Is there a lot of post work done to the photos in general in the link I posted?  I've posted one from the most recent wedding I did, and although I'm pleased with the photos, as is the client, I just feel that I'm no where NEAR complete growing as a photographer, and want to achieve this nice crispness to photos. 
This is another person that I follow, I love the cleanliness of the images Welcome to Facebook - Log In, Sign Up or Learn More 

Any help?

My equipment includes a Nikon D700, a 70-200mm VR lens, a 24-70mm IF lens, a 60mm macro, (and I am hopefully getting a 14-24 from my husband for my birthday!) so it spans across the board, I know the equipment is good...I just realize that technically I may not be doing so well   my website is www.suzziesphoto.com  for a reference

Any insights would be greatly appreciated


----------



## Robin Usagani (Jun 5, 2012)

1. your processing skill needs a lot of improvement
2. you need to improve your photo selections (and taste level).  I bet the photographer you admire does not spit out amazing images all the time.... but they know how to pick good ones to represent their brand when they blog and on their portfolio.  
3. know how to take advantage of the natural light


----------



## imagemaker46 (Jun 5, 2012)

I would say that you are correct in your self assessment that technically you are not doing well.  I looked through most of your gallery and the one thing that you are missing is keeping your horizontal and vertical lines straight. This is basic photography.  Your site says that you have the skills, and yet you are having trouble figuring out what has been done in post?  The one photo you did post is over saturated and to be blunt, it really doesn't look very professional.  If you have the opportunity of taking any good photoshop courses I would suggest that would really help put you in the right direction as a good starting point. The photos on your gallery aren't way off, but the exposures and consistancy that a professional should be producing isn't there yet.  More time and more practice and you'll get to the point you are looking for.


----------



## Robin Usagani (Jun 5, 2012)

Also, most of your shots on your website is soft or has really bad IQ.  I am not sure why.


----------



## Espike (Jun 5, 2012)

Schwettylens said:


> Also, most of your shots on your website is soft or has really bad IQ.  I am not sure why.

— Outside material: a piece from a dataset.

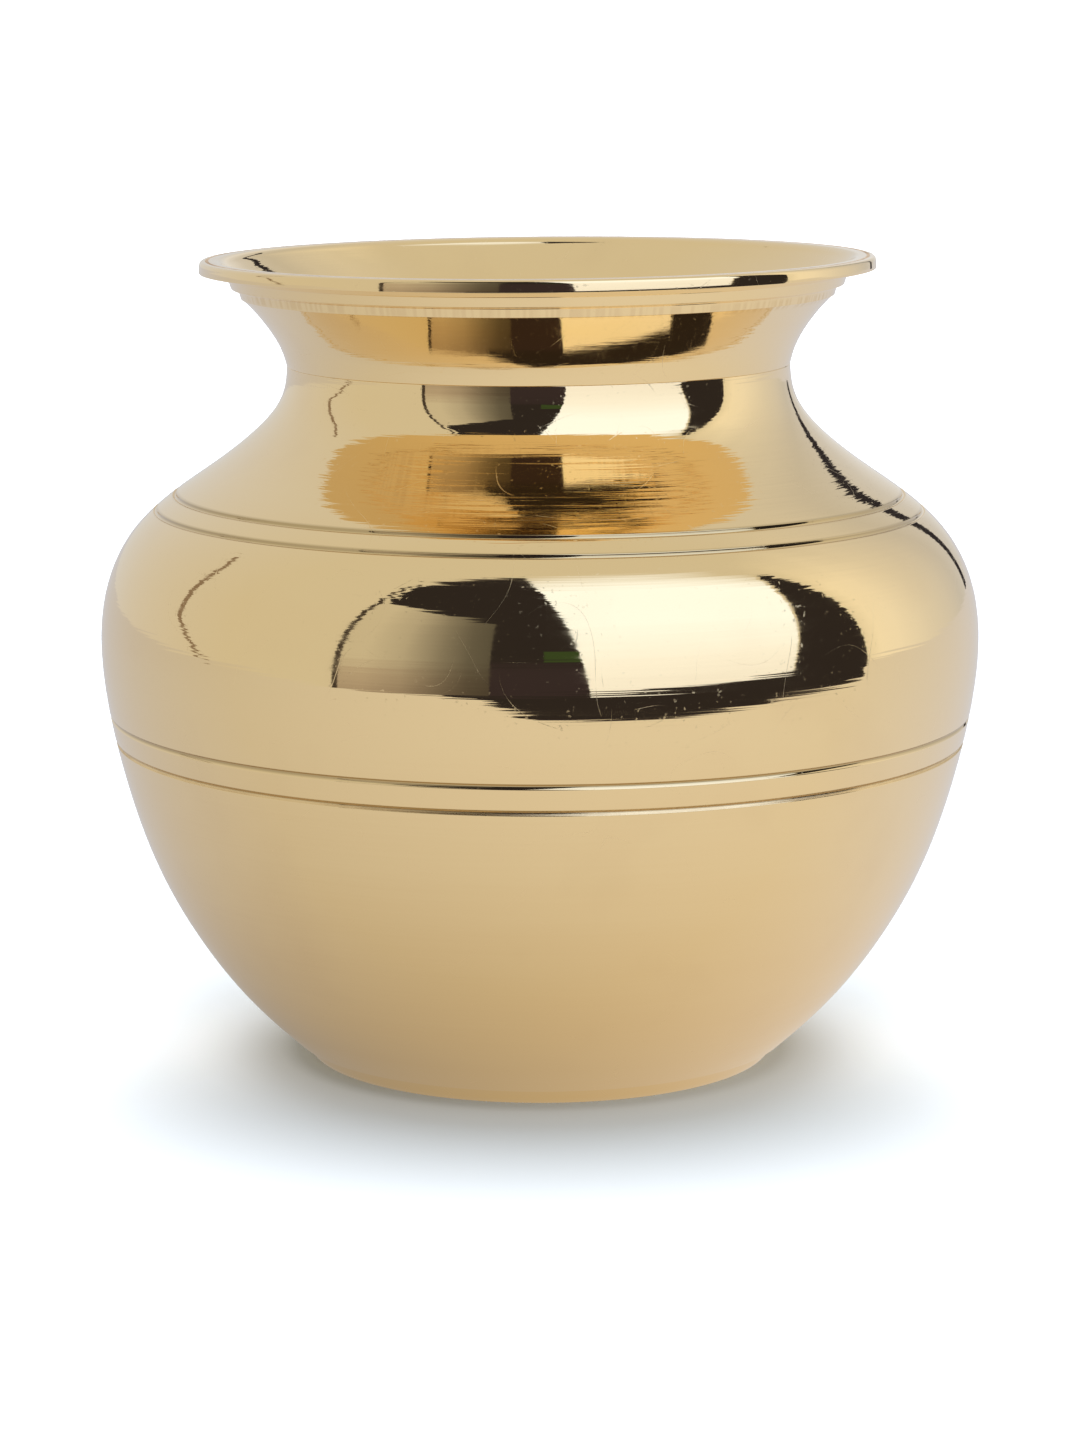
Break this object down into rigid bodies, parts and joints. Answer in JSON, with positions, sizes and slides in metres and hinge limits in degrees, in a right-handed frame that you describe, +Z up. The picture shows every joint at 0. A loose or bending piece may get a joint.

I noticed the same thing. From your gallery, I can't tell if your IQ is bad/soft or if the files are super compressed making them appear that way. I too noticed that your lines are often crooked.


----------



## Dillard (Jun 5, 2012)

I agree. Many of your photos appear soft. I agree with Schwetty though, not every photo deserves a place on the page. Pick your very best work to showcase!


----------



## DiskoJoe (Jun 6, 2012)

Schwettylens said:


> 1. your processing skill needs a lot of improvement
> 2. you need to improve your photo selections (and taste level).  I bet the photographer you admire does not spit out amazing images all the time.... but they know how to pick good ones to represent their brand when they blog and on their portfolio.
> 3. know how to take advantage of the natural light



Its not a photographer its a photographer service. They have three masters and multiple associate photographers. Hard to compete with a whole team of great photogs. But just keep practicing and reading. It takes time even with really good gear.


----------



## DiskoJoe (Jun 6, 2012)

Espike said:


> Schwettylens said:
> 
> 
> > Also, most of your shots on your website is soft or has really bad IQ.  I am not sure why.
> ...



Cheap web hosting. I see it all the time. People might have good photos but with a bad site and bad compression your work will not look as good as it could if you picked a better layout of got professional web development geared towards a photography site.


----------



## gsgary (Jun 6, 2012)

Well your trying to run before you can walk


----------



## DiskoJoe (Jun 6, 2012)

gsgary said:


> Well your trying to run before you can walk



Trying to run a marathon is more like it. You have to take out the small fish first before you go shark fishing.


----------



## tirediron (Jun 6, 2012)

My impression is that in addition to the above comments, you really need to work on your use strobed light.  The photo that you posted would have gone from 'bleah' to 'WOW' had you brought along a couple of strobes.


----------



## suzzie_stretch (Jun 6, 2012)

Yes my photoshop skills are quite horrendous and I'm afraid I don't know what IQ means.   I also get the metaphors, but I've already written that I know its going down hill for me...and I would like to know what to do correctly, i'm throwing myself out there to make myself better, so I will take the critisim, but if its useful, I dont see the point of a post that says...oh, you just shouldnt be doing this at all, I would like to learn, perhaps some reading material that would assist me? a website? more schooling?
Thank you


----------



## ChristianGrattan (Jun 6, 2012)

I would like to know exif info on your images.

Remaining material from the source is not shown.